Un vrai site de cinéma, par et pour des passionnés, en grande partie gratuite c’est rare (hein Allociné…).
Force à vous et longue vie à Ecran Large !!
Heureux de faire partie de l’aventure !
Abonné depuis quelques mois maintenant, vous avez su me séduire au travers de vos vidéos sur YouTube, puis au travers de vos podcast et ensuite de vos articles, publics ou pour les abonnés. J’aime votre ton, vos avis divergeant, souvent structurés, et parfois non, parce que parfois, c’est « comme ça ».
bref, mon commentaire diverge autant que cet édito, et moi aussi (nous ?!), je vous aime 😘
Je me joins à tout(e)s pour vous remercier pour votre travail. Merci aussi pour le nouveau site qui à quand même plus de gueule que l’ancien. Renforcez le développement de votre chaine YT qui peut être source de financement intéressante pour vous (avec les sponso). Courage pour la suite …et merci d’élargir nos écrans !
Un article/dossier/edito/… n’est jamais trop long s’il a des choses à raconter. Et le format court pousse à la consommation sans réflexion, on passe d’un truc à l’autre sans se rappeler du fond.
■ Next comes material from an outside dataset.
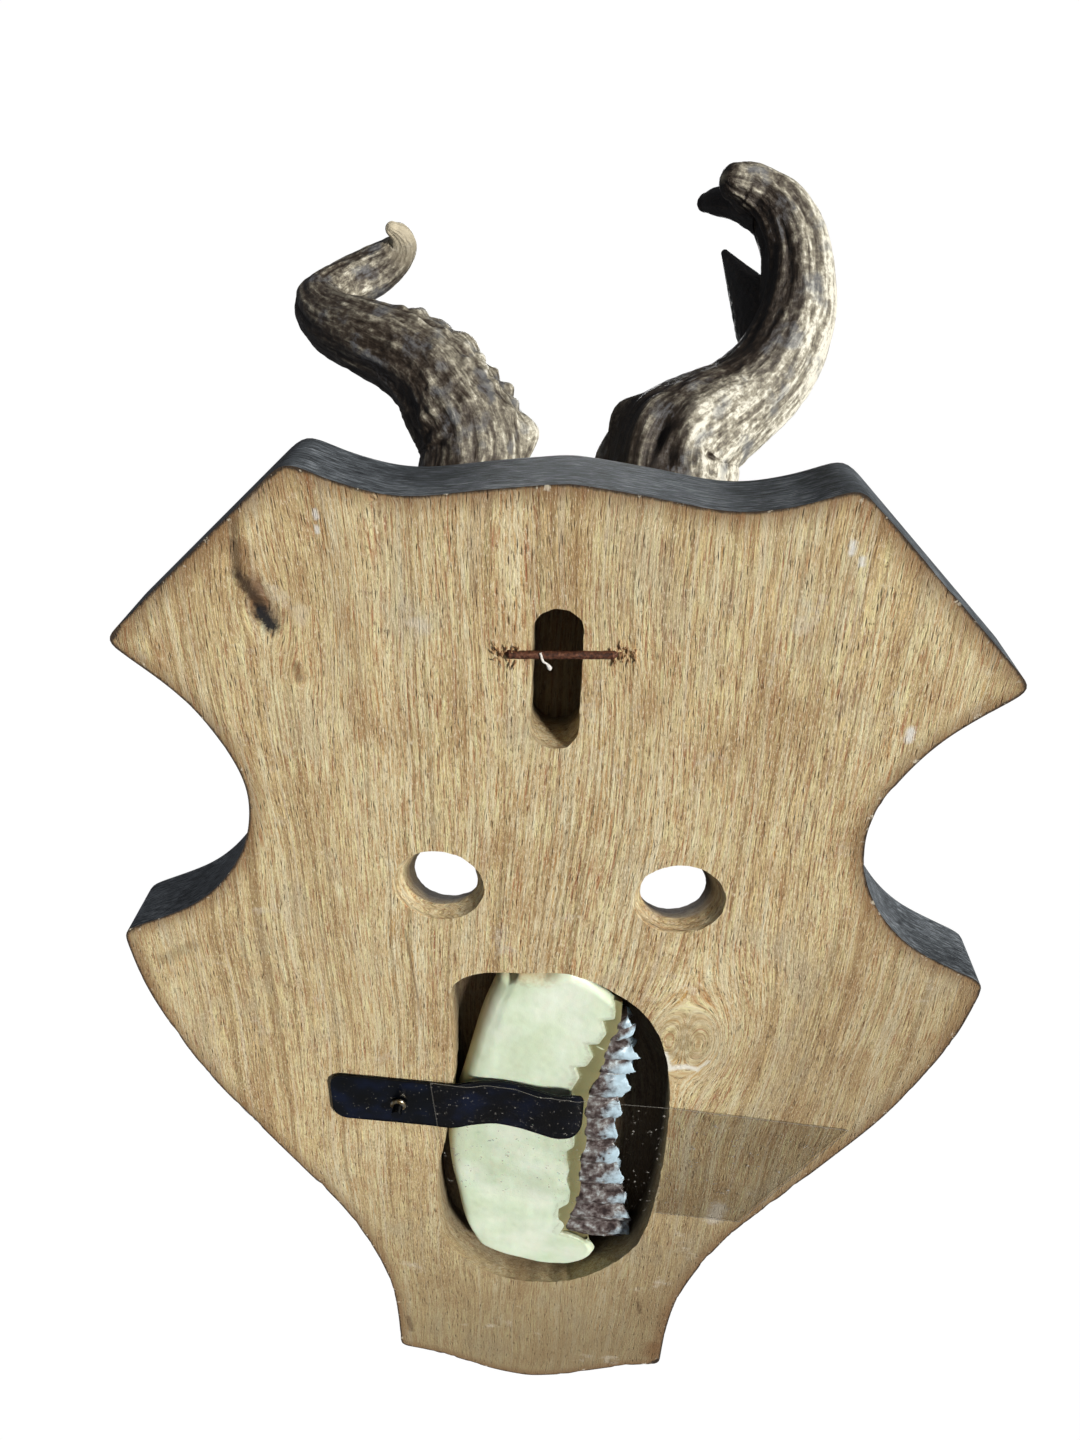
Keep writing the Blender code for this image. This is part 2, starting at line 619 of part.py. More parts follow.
def make_nail(bright_steel):
    seat = clip_y(NAIL_X) + CLIP_THICK / 2 + GAP
    profile = (
        (NAIL_TIP_Y, 0.2 * MM), (NAIL_TIP_Y + 2 * NAIL_R, NAIL_R), (seat, NAIL_R), (seat, NAIL_HEAD_R),
        (seat + NAIL_HEAD_HIGH / 2, NAIL_HEAD_R * 0.95), (seat + NAIL_HEAD_HIGH, NAIL_HEAD_R * 0.5),
    )
    return turned("clip_nail", NAIL_X, clip_z(NAIL_X), profile, 12, bright_steel)


def make_screw(brass):
    """A slotted round-head wood screw, through the skull cap and into the board."""
    seat = SCREW_SEAT_Y
    top = seat - SCREW_HEAD_HIGH
    profile = (
        (SCREW_TIP_Y - GAP, 0.6 * MM), (SCREW_TIP_Y - 2 * SCREW_R, SCREW_R), (seat, SCREW_R),
        (seat, SCREW_HEAD_R), ((seat + top) / 2, SCREW_HEAD_R * 0.9), (top, SCREW_HEAD_R * 0.5),
    )
    screw = turned("skull_screw", 0.0, SCREW_Z, profile, 16, brass)
    long, wide = SCREW_HEAD_R * 1.3, 0.5 * MM
    drive = [(-long, SCREW_Z - wide), (long, SCREW_Z - wide), (long, SCREW_Z + wide), (-long, SCREW_Z + wide)]
    combine(screw, prism("drive_cutter", drive, top - GAP, top + SCREW_DRIVE_DEEP), "DIFFERENCE")
    return screw


def film_height(x, z):
    """Height of the film's under side: close over the wood, lifted over the clip, falling beside it."""
    free_end = CLIP_PROFILE[-1][0] * MM
    if x > free_end:
        highest = max(clip_y(x + step) for step in (-FILM_STIFF_REACH, 0.0, FILM_STIFF_REACH))
        lift = max(0.0, highest + CLIP_THICK / 2)
    else:
        lift = FILM_BRIDGE_HIGH * max(0.0, 1.0 - (free_end - x) / FILM_BRIDGE_LONG)
    beside = abs(z - clip_z(x)) - CLIP_WIDE / 2 - GAP
    return GAP + lift * min(1.0, max(0.0, 1.0 - beside / FILM_FALL_LONG))


def make_film(clear):
    """A thin sheet stretched between its four corners, and lifted where the clip is under it."""
    corners = [Vector((x * MM, 0.0, z * MM)) for x, z in FILM_CORNERS]
    rings = []
    for share in np.linspace(0.0, 1.0, 16):
        top = corners[0].lerp(corners[1], share)
        low = corners[3].lerp(corners[2], share)
        under = [top.lerp(low, down) for down in np.linspace(0.0, 1.0, 8)]
        for point in under:
            point.y = film_height(point.x, point.z)
        over = [point + Vector((0.0, FILM_THICK, 0.0)) for point in reversed(under)]
        rings.append(under + over)
    bm = bmesh.new()
    skin_rings(bm, rings)
    return add_object("clear_film", bm, clear)


def main():
    clear_scene()
    raw_oak = principled("raw oak", (0.42, 0.26, 0.11), 0.75)
    black_stain = principled("black stain on oak", (0.02, 0.02, 0.022), 0.5)
    skull_bone = principled("bleached skull bone", (0.72, 0.66, 0.52), 0.6)
    jaw_bone = principled("boiled jaw bone", (0.70, 0.70, 0.50), 0.45)
    antler = principled("antler", (0.13, 0.09, 0.055), 0.55)
    enamel = principled("tooth enamel", (0.30, 0.25, 0.24), 0.35)
    blued_steel = principled("blued spring steel", (0.01, 0.012, 0.03), 0.3, 1.0)
    bright_steel = principled("bright nail steel", (0.6, 0.56, 0.5), 0.3, 1.0)
    rusty_wire = principled("rusty iron wire", (0.18, 0.07, 0.04), 0.6, 0.6)
    brass = principled("dull brass", (0.5, 0.36, 0.15), 0.4, 1.0)
    clear = principled("clear film", (0.8, 0.8, 0.8), 0.2)

    make_board(raw_oak, black_stain)
    make_skull(skull_bone)
    make_antler("antler_left", LEFT_BEAM, 0.45, 3, antler)
    make_right_antler(antler)
    make_screw(brass)
    make_jaw_bone(jaw_bone)
    for name, front, back, cusps in TEETH:
        make_tooth(name, front, back, cusps, enamel)
    make_clip(blued_steel)
    make_nail(bright_steel)
    add_tube("hanging_wire", wire_route(WIRE_R), 8, rusty_wire)
    make_film(clear)


main()
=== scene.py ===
import math
import random

import bpy
import numpy as np
from mathutils import Matrix, Vector, kdtree, noise


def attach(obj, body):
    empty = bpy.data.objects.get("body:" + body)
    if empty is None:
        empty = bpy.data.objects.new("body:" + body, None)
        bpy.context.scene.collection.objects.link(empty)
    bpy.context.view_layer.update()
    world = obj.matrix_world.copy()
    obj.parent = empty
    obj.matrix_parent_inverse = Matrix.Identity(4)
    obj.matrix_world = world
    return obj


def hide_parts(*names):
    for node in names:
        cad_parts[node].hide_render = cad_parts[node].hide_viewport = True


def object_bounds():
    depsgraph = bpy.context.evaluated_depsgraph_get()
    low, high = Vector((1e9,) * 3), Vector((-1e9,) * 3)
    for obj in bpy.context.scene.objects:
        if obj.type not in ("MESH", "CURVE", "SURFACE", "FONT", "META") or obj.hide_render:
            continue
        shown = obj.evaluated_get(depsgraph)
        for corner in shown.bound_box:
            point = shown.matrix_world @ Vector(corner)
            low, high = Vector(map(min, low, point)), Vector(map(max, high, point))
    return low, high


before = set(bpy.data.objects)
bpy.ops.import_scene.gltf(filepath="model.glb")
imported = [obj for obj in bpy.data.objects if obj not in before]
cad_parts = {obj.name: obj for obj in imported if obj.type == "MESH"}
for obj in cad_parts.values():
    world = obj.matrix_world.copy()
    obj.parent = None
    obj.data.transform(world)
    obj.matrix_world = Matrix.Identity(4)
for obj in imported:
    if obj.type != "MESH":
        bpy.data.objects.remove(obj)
cad_low, cad_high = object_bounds()
MM = 0.001

# Camera: it stands close behind the trophy and looks down on its back, as the lit top edge and
# the walls of the holes show. Its lens covers 36 mm over the tall side of the picture.
camera_data = bpy.data.cameras.new("camera behind the trophy")
camera_data.sensor_width = 36.0
camera_data.lens = 24.95
camera_data.clip_start = 5 * MM
camera = bpy.data.objects.new("camera behind the trophy", camera_data)
image_right = Vector((-0.99798, -0.05651, 0.02828))
image_up = Vector((0.05466, -0.54760, 0.83495))
towards_camera = Vector((-0.0317, 0.8348, 0.5496))
camera_turn = Matrix((image_right, image_up, towards_camera)).transposed().to_4x4()
camera.matrix_world = Matrix.Translation(Vector((-1.78, 116.87, 66.24)) * MM) @ camera_turn
bpy.context.scene.collection.objects.link(camera)
bpy.context.scene.camera = camera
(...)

Alors continuez les longs formats, ça vous va bien 🙂
Allez on vous kiffe.
Etre toujours à la bourre et avoir mille trucs sur le feu qui sonnent à la porte, c’est un peu devenu le mal du siècle on dirait. Vous pouvez être fiers de votre travail (même si comme tout le monde j’ai parfois des désaccords avec vous….coucou avatar 2 ^^).
Force à vous !
Ouais, Le Modérateur, petit ange parti trop tôt. On s’était bien foiré sur ce coup. Ces images doivent rester dans le néant auquel elles appartiennent.
(tentative de créer une hype pour prendre de la thune au passage)
Pour pouvoir gagner des milliers d’abonnés grâce à la lecture de ces « éditos », il faudrait que les non-abonnés puissent y avoir accès…
Sinon, continuez ce que vous faites, j’adore.
J’aime vos articles trop longs, votre podcast, vos videos, l’alchimie de l’équipe, les gouts d’Antoine (ya pire, non? Genre ceux de Deborah?!? ^^ ) et les commentaires haineux me font toujours hallucinés… Bref, merci pour le boulot et sympa cet édito!